Keywords: multi-agent reinforcement learning, drone swarms, autonomous systems, graph attention networks, coordination

1. Introduction

Autonomous drone swarms promise transformative capabilities for applications requiring distributed sensing and action over large areas. Search-and-rescue operations, environmental monitoring, and infrastructure inspection all benefit from the redundancy, coverage, and scalability that swarms provide compared to single-agent systems.

Traditional swarm control approaches rely on hand-crafted rules (e.g., Reynolds flocking) or centralized planners that do not scale beyond 20-30 agents and fail under communication constraints. Multi-agent reinforcement learning offers a data-driven alternative, but existing MARL algorithms struggle with partial observability, non-stationarity, and the combinatorial action space of large swarms.

2. SwarmMARL Method

Each drone agent observes local LiDAR range scans, relative positions of k-nearest neighbors (k=8), and its own velocity state. A graph attention network (GAT) encoder processes the neighbor graph to produce context-aware embeddings. The policy network outputs continuous velocity commands, while a centralized critic during training evaluates joint state-action values using global information. Training proceeds through a four-stage curriculum: (1) basic flocking, (2) static obstacle avoidance, (3) dynamic obstacle navigation, and (4) cooperative search with target detection.

Figure 1. Training curriculum progression showing mission completion rate across four curriculum stages

3. Experiments and Results

We conducted extensive simulation experiments in AirSim with Unreal Engine environments, followed by validation on a 32-drone Crazyflie 2.1 testbed equipped with OptiTrack motion capture. Three benchmark scenarios were evaluated: area coverage, collaborative search-and-rescue, and formation flight through a forest canopy.

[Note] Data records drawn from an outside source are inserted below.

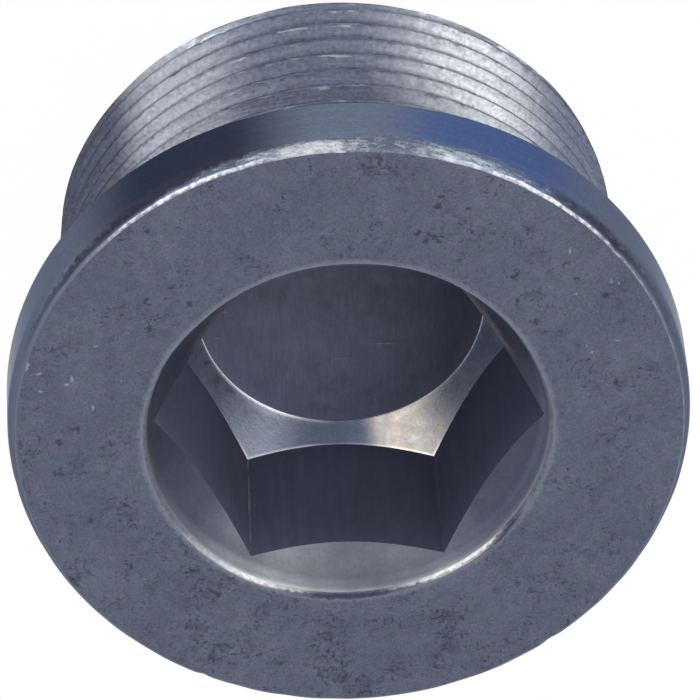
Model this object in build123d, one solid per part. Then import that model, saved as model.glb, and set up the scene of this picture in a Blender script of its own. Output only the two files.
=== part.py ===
from build123d import *
import math
import os

# Hex socket screw plug: a threaded steel plug with a round collar and a blind hexagon socket.
# One turned and pressed solid, in millimetres, standing on its thread end with the head up.
# +Z runs along the plug's axis, out of the head. The origin is the centre of the thread end.

# --- driving dimensions: collar ---
overall_length = 20.0
collar_diameter = 36.0
collar_thickness = 4.0
rim_crown_depth = 1.3         # the rim curves in over this height, up to the head face
rim_crown_width = 0.37        # and by this much, measured across the face
face_edge_radius = 0.15       # between the rim and the head face
seat_edge_break = 0.1         # small break on the collar's lower edge

# --- driving dimensions: threaded shank ---
thread_diameter = 29.96       # over the crests; the shank is the thread's outer envelope
thread_end_chamfer = 1.5
relief_diameter = 27.7        # run-out groove under the collar, where the sealing ring sits
relief_width = 3.0
relief_fillet = 0.6           # at the groove's foot, where its run-out starts

# --- driving dimensions: hexagon socket ---
hex_across_flats = 17.5       # at hex_depth, where the key bottoms
hex_draft_deg = 1.15          # the flats open towards the mouth, as the punch leaves them
hex_depth = 9.9               # from the head face to the corners' lower ends
socket_cone_deg = 95.8        # cone between the flats and the floor, included angle
socket_floor_diameter = 15.56
socket_floor_fillet = 0.3
mouth_diameter = 21.7         # where the mouth's rounded lip meets the head face
mouth_lip_radius = 0.3
mouth_wall_depth = 1.05       # from the head face to the top of the lead-in cone
mouth_cone_deg = 102.0        # lead-in cone for the key, included angle
mouth_fillet = 0.5            # between the mouth's short wall and its cone

# --- worked out from the above ---
collar_radius = collar_diameter / 2
thread_radius = thread_diameter / 2
relief_radius = relief_diameter / 2
seat_z = overall_length - collar_thickness
relief_bottom_z = seat_z - relief_width
clear_above = 2.0             # how far the cutting tools reach past the head face


def rise(width, included_deg):
    """Height that a cone of this included angle gains over a step in radius."""
    return width / math.tan(math.radians(included_deg / 2))


def corners_at(section, radius, low_z, high_z):
    """Corners of a sketched section at one radius, between two heights."""
    return section.vertices().filter_by(
        lambda v: abs(v.X - radius) < 1e-6 and low_z - 1e-6 < v.Y < high_z + 1e-6
    )


def turned_blank():
    """Collar, run-out groove and shank, as they leave the lathe."""
    groove_run_out = thread_radius - relief_radius
    crown_start = (collar_radius, overall_length - rim_crown_depth)
    face_edge = (collar_radius - rim_crown_width, overall_length)
    points = [
        (0, 0),
        (thread_radius - thread_end_chamfer, 0),
        (thread_radius, thread_end_chamfer),
        (thread_radius, relief_bottom_z - groove_run_out),
        (relief_radius, relief_bottom_z),
        (relief_radius, seat_z),
        (collar_radius - seat_edge_break, seat_z),
        (collar_radius, seat_z + seat_edge_break),
        crown_start,
    ]
    with BuildPart() as blank:
        with BuildSketch(Plane.XZ) as section:
            with BuildLine():
                Polyline(*points)
                TangentArc(crown_start, face_edge, tangent=(0, 1))
                Polyline(face_edge, (0, overall_length), (0, 0))
            make_face()
            fillet(corners_at(section, relief_radius, relief_bottom_z, relief_bottom_z), relief_fillet)
            fillet(corners_at(section, face_edge[0], overall_length, overall_length), face_edge_radius)
        revolve(axis=Axis.Z)
    return blank.part


def hexagon_prism():
    """The drafted hexagon, from below the socket floor to above the head face. Two flats face +Y and -Y."""
    growth = math.tan(math.radians(hex_draft_deg))
    start_below = hex_depth / 2
    low_z = overall_length - hex_depth - start_below
    apothem = hex_across_flats / 2 - start_below * growth
    with BuildPart() as prism:
        with BuildSketch(Plane.XY.offset(low_z)):
            RegularPolygon(apothem, 6, major_radius=False)
        extrude(amount=overall_length + clear_above - low_z, taper=-hex_draft_deg)
    return prism.part


def socket_envelope():
    """Round space that the punch's cone and flat nose bound at the socket's lower end."""
    corner_radius = hex_across_flats / math.sqrt(3)
    floor_radius = socket_floor_diameter / 2
    floor_z = overall_length - hex_depth - rise(corner_radius - floor_radius, socket_cone_deg)
    outer_radius = mouth_diameter / 2
    outer_z = floor_z + rise(outer_radius - floor_radius, socket_cone_deg)
    high_z = overall_length + clear_above
    with BuildPart() as space:
        with BuildSketch(Plane.XZ) as section:
            with BuildLine():
                Polyline(
                    (0, floor_z),
                    (floor_radius, floor_z),
                    (outer_radius, outer_z),
                    (outer_radius, high_z),
                    (0, high_z),
                    close=True,
                )
            make_face()
            fillet(corners_at(section, floor_radius, floor_z, floor_z), socket_floor_fillet)
        revolve(axis=Axis.Z)
    return space.part


def mouth_cutter():
    """Lead-in cone, short round wall and rounded lip at the socket's mouth."""
    wall_radius = mouth_diameter / 2 - mouth_lip_radius
    wall_z = overall_length - mouth_wall_depth
    lip_z = overall_length - mouth_lip_radius
    high_z = overall_length + clear_above
    apex_z = wall_z - rise(wall_radius, mouth_cone_deg)
    with BuildPart() as cutter:
        with BuildSketch(Plane.XZ) as section:
            with BuildLine():
                Polyline((0, apex_z), (wall_radius, wall_z), (wall_radius, lip_z))
                RadiusArc(
                    (wall_radius, lip_z), (mouth_diameter / 2, overall_length), mouth_lip_radius
                )
                Polyline(
                    (mouth_diameter / 2, overall_length),
                    (mouth_diameter / 2, high_z),
                    (0, high_z),
                    (0, apex_z),
                )
            make_face()
            fillet(corners_at(section, wall_radius, wall_z, wall_z), mouth_fillet)
        revolve(axis=Axis.Z)
    return cutter.part


plug_body = turned_blank() - (hexagon_prism() & socket_envelope()) - mouth_cutter()

os.makedirs("parts", exist_ok=True)
export_step(plug_body, "parts/plug_body.step")
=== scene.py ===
import math

import bmesh
import bpy
from mathutils import Matrix, Vector, noise


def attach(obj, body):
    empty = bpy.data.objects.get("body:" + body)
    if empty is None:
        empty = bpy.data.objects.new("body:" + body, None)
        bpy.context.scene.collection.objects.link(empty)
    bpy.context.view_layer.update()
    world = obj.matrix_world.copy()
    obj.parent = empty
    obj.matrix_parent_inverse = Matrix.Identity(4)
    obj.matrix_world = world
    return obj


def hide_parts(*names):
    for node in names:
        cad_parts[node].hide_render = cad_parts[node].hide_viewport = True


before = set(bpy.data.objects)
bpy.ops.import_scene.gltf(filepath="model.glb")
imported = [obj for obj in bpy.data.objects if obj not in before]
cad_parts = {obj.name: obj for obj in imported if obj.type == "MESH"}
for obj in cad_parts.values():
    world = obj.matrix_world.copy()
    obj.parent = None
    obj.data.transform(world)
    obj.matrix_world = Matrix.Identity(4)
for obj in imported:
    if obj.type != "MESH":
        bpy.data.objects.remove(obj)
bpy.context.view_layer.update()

MM = 0.001
scene = bpy.context.scene
scene.view_settings.view_transform = "Standard"

# ---------------------------------------------------------------------------
# Threaded shank. A fine M30 x 1.5 right-hand thread is cut in the steel blank,
# from the chamfer at the plug's end up to the run-out groove under the collar.
# The flanks carry painted highlights and shade round the axis and painted shade in the roots, and the crests
# are dark with nicks.
# ---------------------------------------------------------------------------
columns = 432                    # round the axis: six sides of the hexagon, 72 to a side
thread_pitch = 1.5 * MM
crest_radius = 14.98 * MM
thread_depth = 0.92 * MM
crest_flat = thread_pitch / 8
flank_half_angle = math.radians(30)
end_chamfer = 1.5 * MM
groove_radius = 13.85 * MM
groove_foot = 13.0 * MM          # height at which the run-out cone meets the groove
crest_start = 0.72               # where the crest lies at the +X side, as a share of the pitch
lead_in = 0.8 * MM               # over which the first turn comes to its full depth
nick_depth = 0.09 * MM
nick_size = 0.7 * MM
rows_per_turn = 12
turns = 11
one_point = 1e-6                 # metres, within which two points are one


class Field:
    """A value that varies over a surface, as a node gives it. Its sums and products are Math nodes."""

    def __init__(self, node, output=0):
        self.tree = node.id_data
        self.output = node.outputs[output]

    def __add__(self, other):
        return calc("ADD", self, other)

    def __sub__(self, other):
        return calc("SUBTRACT", self, other)

    def __rsub__(self, other):
        return calc("SUBTRACT", other, self)

    def __mul__(self, other):
        return calc("MULTIPLY", self, other)

    def __rtruediv__(self, other):
        return calc("DIVIDE", other, self)


def add(tree, kind, inputs=None, **settings):
    """A node with its settings made and its inputs set, or linked where a field is given."""
    made = tree.nodes.new(kind)
    for name, value in settings.items():
        setattr(made, name, value)
    for key, value in (inputs or {}).items():
        if isinstance(value, Field):
            tree.links.new(value.output, made.inputs[key])
        else:
            made.inputs[key].default_value = value
    return made


def tree_of(*values):
    """The node tree of the first field among the values."""
    return next(value.tree for value in values if isinstance(value, Field))


def calc(operation, *values):
    """One Math node; each value is a number or a field."""
    return Field(add(tree_of(*values), "ShaderNodeMath", dict(enumerate(values)), operation=operation))


def vector_calc(operation, *values, output=0):
    """One Vector Math node; each value is a vector or a field."""
    made = add(tree_of(*values), "ShaderNodeVectorMath", dict(enumerate(values)), operation=operation)
    return Field(made, output)


def lower(first, second):
    """The lower of two values."""
    return calc("MINIMUM", first, second)


def higher(first, second):
    """The higher of two values."""
    return calc("MAXIMUM", first, second)


def ramp_between(value, low, high, to_low=0.0, to_high=1.0, smooth=False):
    """The value's place between low and high, held at both ends."""
    kind = "SMOOTHSTEP" if smooth else "LINEAR"
    inputs = {"Value": value, "From Min": low, "From Max": high, "To Min": to_low, "To Max": to_high}
    return Field(add(value.tree, "ShaderNodeMapRange", inputs, interpolation_type=kind), "Result")


def patches(place, size, seed=0.0, detail=2.0, stretch=(1, 1, 1)):
    """Noise about 0.5 whose patches are roughly size across, drawn out by stretch."""
    scale = tuple(1 / (size * s) for s in stretch)
    drawn = vector_calc("MULTIPLY", place, scale)
    inputs = {"Vector": drawn, "W": seed, "Scale": 1.0, "Detail": detail}
    return Field(add(place.tree, "ShaderNodeTexNoise", inputs, noise_dimensions="4D"))


def varied(place, size, seed, low, high):
    """A level that noise moves between low and high."""
    return ramp_between(patches(place, size, seed), 0.3, 0.7, low, high)


def split(place):
    """The X, Y and Z of a point or a direction."""
    parts = add(place.tree, "ShaderNodeSeparateXYZ", {0: place})
    return [Field(parts, axis) for axis in "XYZ"]


def on_ring(radius, angle, height):
    """The point at that distance from the axis, angle in radians and height."""
    inputs = {"X": radius * calc("COSINE", angle), "Y": radius * calc("SINE", angle), "Z": height}
    return Field(add(angle.tree, "ShaderNodeCombineXYZ", inputs))


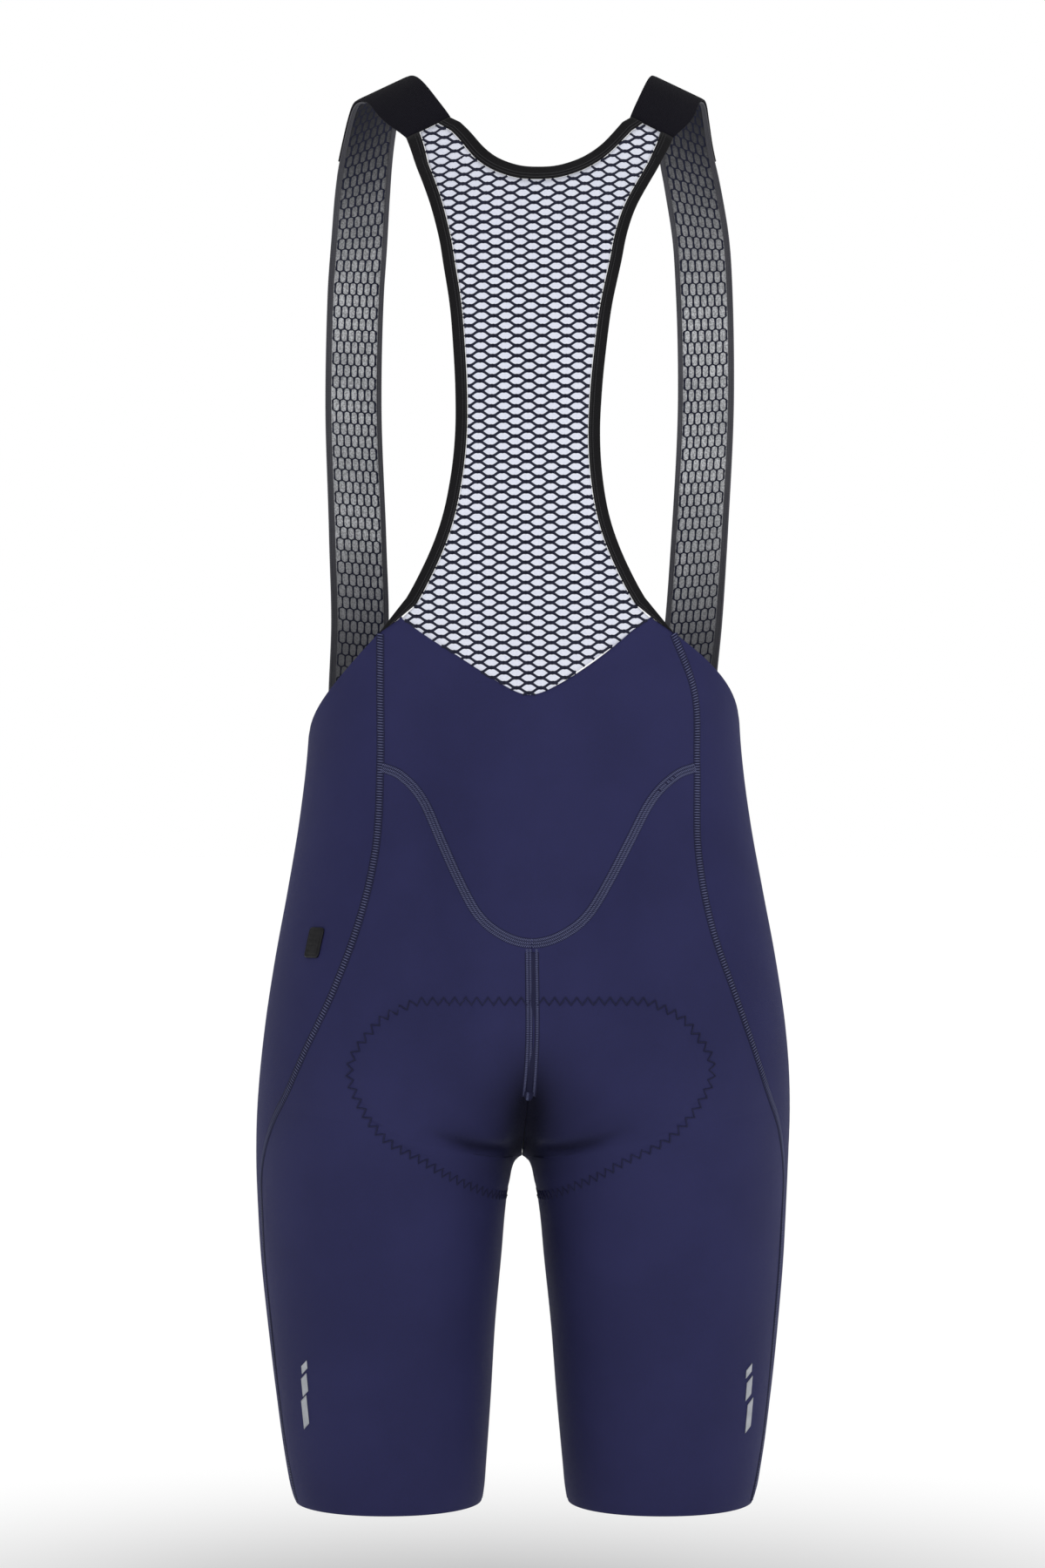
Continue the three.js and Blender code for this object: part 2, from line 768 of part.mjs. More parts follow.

Table 1. Performance comparison of MARL methods on search-and-rescue scenario (128 agents, 50 trials)

Method	Completion (%)	Collisions	Search Time (s)	Area Covered (%)
Reynolds Flocking	62.4	847	312	71.2
MAPPO	89.3	156	198	88.5
QMIX	85.7	203	215	84.3
SwarmMARL	98.7	94	165	96.8

Figure 2. Scalability analysis: mission completion rate vs. swarm size for SwarmMARL and baseline methods

4. Analysis

Attention weight visualization reveals that SwarmMARL agents dynamically adjust their coordination radius based on scenario complexity — maintaining tight formations during search but spreading during coverage tasks. The GAT encoder's ability to weight neighbor importance enables graceful degradation under communication dropout, maintaining 91.3% completion rate even with 30% packet loss compared to 68.5% for MAPPO.

5. Conclusions

SwarmMARL demonstrates that graph attention-based MARL with curriculum learning can scale drone swarm coordination to 128 agents while maintaining robust performance under real-world disturbances. The framework's sim-to-real transfer capability, validated on physical drones, positions it as a practical solution for deploying autonomous swarms in disaster response and environmental monitoring applications.

References

Lowe, R.; Wu, Y.; Tamar, A. Multi-Agent Actor-Critic for Mixed Cooperative-Competitive Environments. NeurIPS 2017.
Rashid, T.; Samvelyan, M.; Schroeder, C. QMIX: Monotonic Value Function Factorisation for Deep Multi-Agent Reinforcement Learning. ICML 2018.
Veličković, P.; Cucurull, G.; Casanova, A. Graph Attention Networks. ICLR 2018.
Yu, C.; Liu, J.; Nemati, S. The Surprising Effectiveness of PPO in Cooperative Multi-Agent Games. NeurIPS 2022.
Tang, Y.; Haque, S.; Liu, J. Learning to Fly: A Deep Reinforcement Learning Approach for Quadrotor Control. ICRA 2018.
Şenbaşlar, D.; Sukhatme, G. S. Scaling Multi-Agent Reinforcement Learning for Real-World Drone Swarms. Science Robotics 2024, 9, eadh1725.

This article is published under the Creative Commons Attribution 4.0 International License (CC BY 4.0).